[Start of Data excerpts]
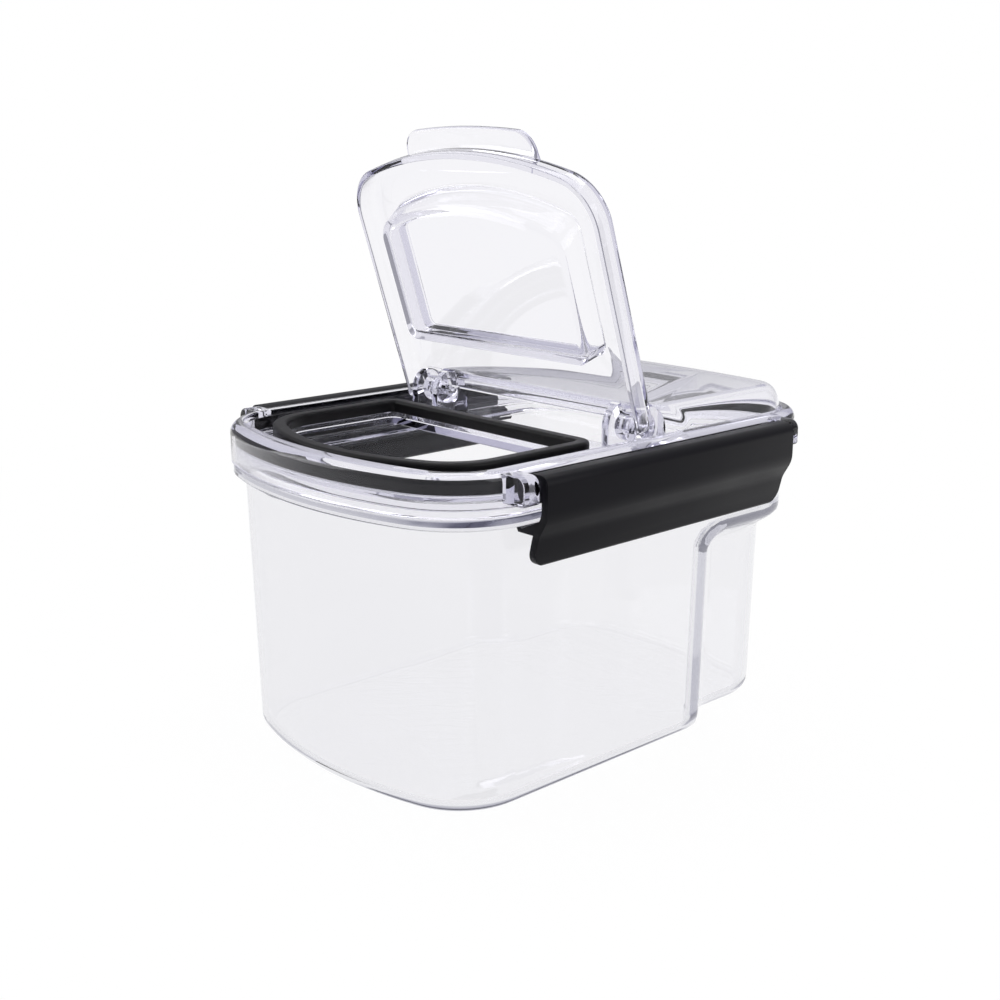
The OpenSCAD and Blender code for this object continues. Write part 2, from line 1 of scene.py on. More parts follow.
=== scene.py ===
import bpy, bmesh, math
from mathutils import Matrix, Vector


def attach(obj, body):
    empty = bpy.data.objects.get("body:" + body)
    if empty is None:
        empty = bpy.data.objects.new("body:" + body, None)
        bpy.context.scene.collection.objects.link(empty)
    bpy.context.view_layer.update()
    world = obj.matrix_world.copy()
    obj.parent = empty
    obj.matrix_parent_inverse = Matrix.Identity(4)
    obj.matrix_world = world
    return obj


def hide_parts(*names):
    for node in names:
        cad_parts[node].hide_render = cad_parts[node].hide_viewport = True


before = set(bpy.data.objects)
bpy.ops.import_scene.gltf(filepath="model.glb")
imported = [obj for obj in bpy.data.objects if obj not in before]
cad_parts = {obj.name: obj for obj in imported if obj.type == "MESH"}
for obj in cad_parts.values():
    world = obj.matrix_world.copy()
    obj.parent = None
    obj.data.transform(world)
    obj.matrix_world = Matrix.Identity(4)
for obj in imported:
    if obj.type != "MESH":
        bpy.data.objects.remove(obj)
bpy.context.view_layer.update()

# ---- Container body ----
# The tub that holds the cereal: one moulding in hard clear plastic with a faint
# lavender cast. It has a grip pressed into each side, and a collar and a neck
# round its mouth, which the latches hook under and the lid's seal sits on.
MM = 0.001
HALF_W, HALF_L = 60.5, 85.0
FRONT_R, FRONT_BOW, REAR_R, REAR_BOW = 30.0, 127.0, 25.0, 300.0
CORNER_STEPS, END_STEPS, SIDE_STEPS = 16, 10, 30
BASE, BASE_ROUND, BASE_RIM = 2.6, 5.0, 2.0
WALL, WALL_IN, DRAFT, FRONT_LEAN, REAR_LEAN = 2.2, 3.8, 1.9, 1.15, 0.8
WALL_HEIGHTS = [8, 14, 22, 30, 38, 44, 48, 51, 54, 56, 58, 59.5, 61, 62.5, 64, 65.5, 67, 68.5,
                70, 72, 75, 78, 81]
GRIP, GRIP_Y, GRIP_Z, GRIP_RUN, GRIP_DROP = 9.0, 28.0, 68.0, 15.0, 9.0
COLLAR_Z, COLLAR_TOP, COLLAR_IN, COLLAR_ROUND = 84.6, 88.0, 0.6, 0.7
COLLAR_ROOT, COVE, COVE_IN, MOUTH_Z = 3.4, 0.5, 0.15, 84.9
NECK_TOP, NECK_OUT, NECK_IN, NECK_ROUND, NECK_FOOT = 94.0, 2.2, 3.7, 0.5, 0.2
# the ways that a skin faces as it is drawn: from its foot up its outside, over its top and down its inside
DOWN, OUT, UP, IN = 270, 180, 90, 360


def arc(cx, cy, r, start, end, steps):
    """Points along an arc, its two ends included."""
    turns = [math.radians(start + (end - start) * i / steps) for i in range(steps + 1)]
    return [(cx + r * math.cos(a), cy + r * math.sin(a)) for a in turns]


def bowed_end(w, end, r, bow):
    """Half of one end, from its side to the middle: a corner arc that runs into a shallow bow."""
    cy = end - bow + math.sqrt((bow - r) ** 2 - (w - r) ** 2)
    meet = math.degrees(math.atan2(cy - end + bow, w - r))
    return arc(w - r, cy, r, 0, meet, CORNER_STEPS) + arc(0, end - bow, bow, meet, 90, END_STEPS)[1:]


def square_end(w, end, r):
    """Half of one straight end with a round corner."""
    flat = [((w - r) * (1 - i / END_STEPS), end) for i in range(1, END_STEPS + 1)]
    return arc(w - r, end - r, r, 0, 90, CORNER_STEPS) + flat


def outline(front, rear):
    """A closed outline from a front half and a rear half, counted from the front's middle."""
    front = [(x, -y) for x, y in reversed(front)]
    (side_x, low), high = front[-1], rear[0][1]
    side = [(side_x, low + (high - low) * i / SIDE_STEPS) for i in range(1, SIDE_STEPS)]
    right = front + side + rear
    return right + [(-x, y) for x, y in reversed(right[1:-1])]


def at_height(points, z):
    return [(x, y, z) for x, y in points]


def rim(inset, z):
    """The rim's outline at a height. Its front is bowed and its rear is flatter."""
    w, end = HALF_W - inset, HALF_L - inset
    front = bowed_end(w, end, FRONT_R - inset, FRONT_BOW - inset)
    rear = bowed_end(w, end, REAR_R - inset, REAR_BOW - inset)
    return at_height(outline(front, rear), z)


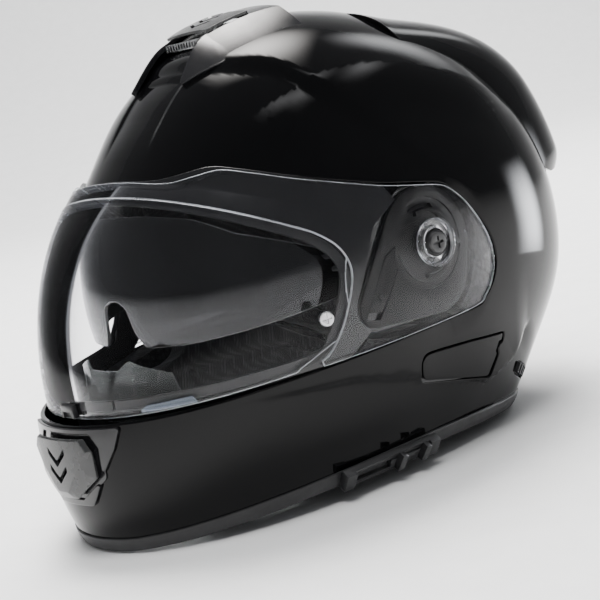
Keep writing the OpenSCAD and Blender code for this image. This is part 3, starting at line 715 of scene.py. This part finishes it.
[End of Data excerpts]
● **Prompt**
Write out exactly the lines from the start of the material through the line with "if empty is". No other output is expected.

● **Reply to the exercise**
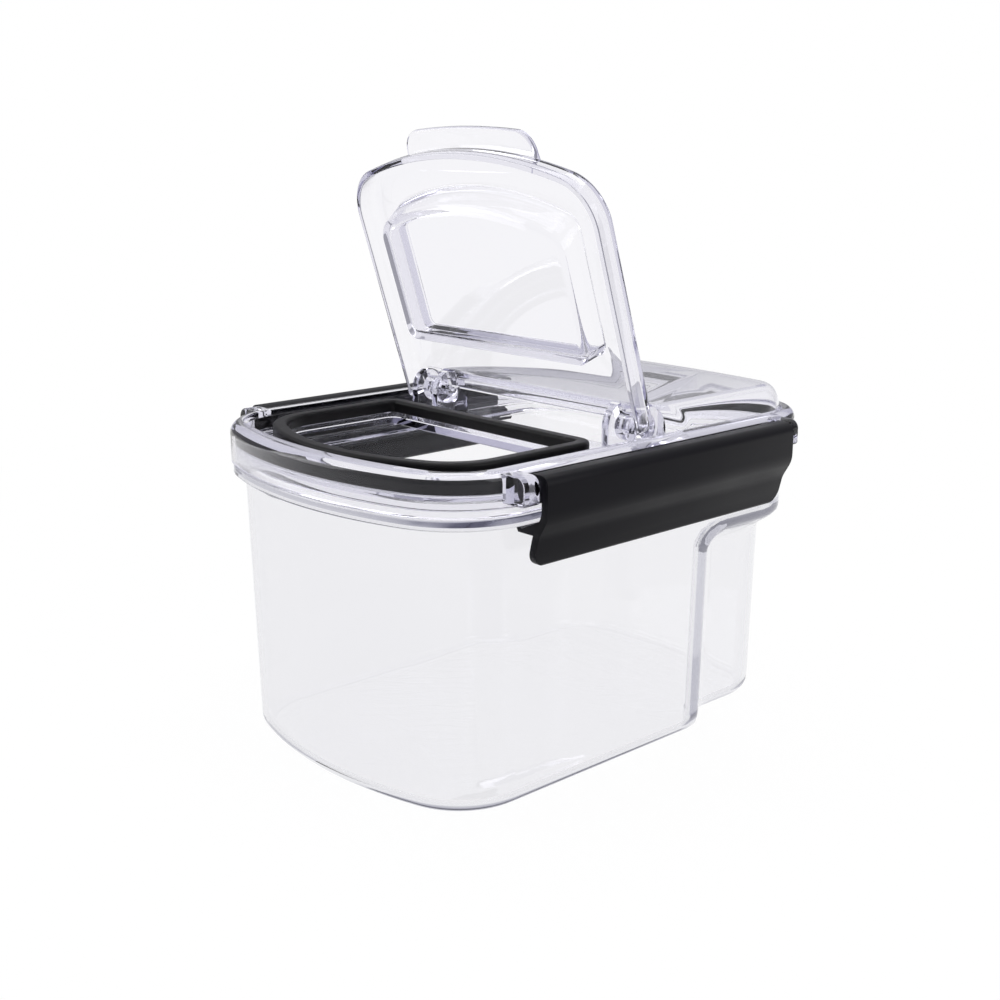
The OpenSCAD and Blender code for this object continues. Write part 2, from line 1 of scene.py on. More parts follow.
=== scene.py ===
import bpy, bmesh, math
from mathutils import Matrix, Vector


def attach(obj, body):
    empty = bpy.data.objects.get("body:" + body)
    if empty is None:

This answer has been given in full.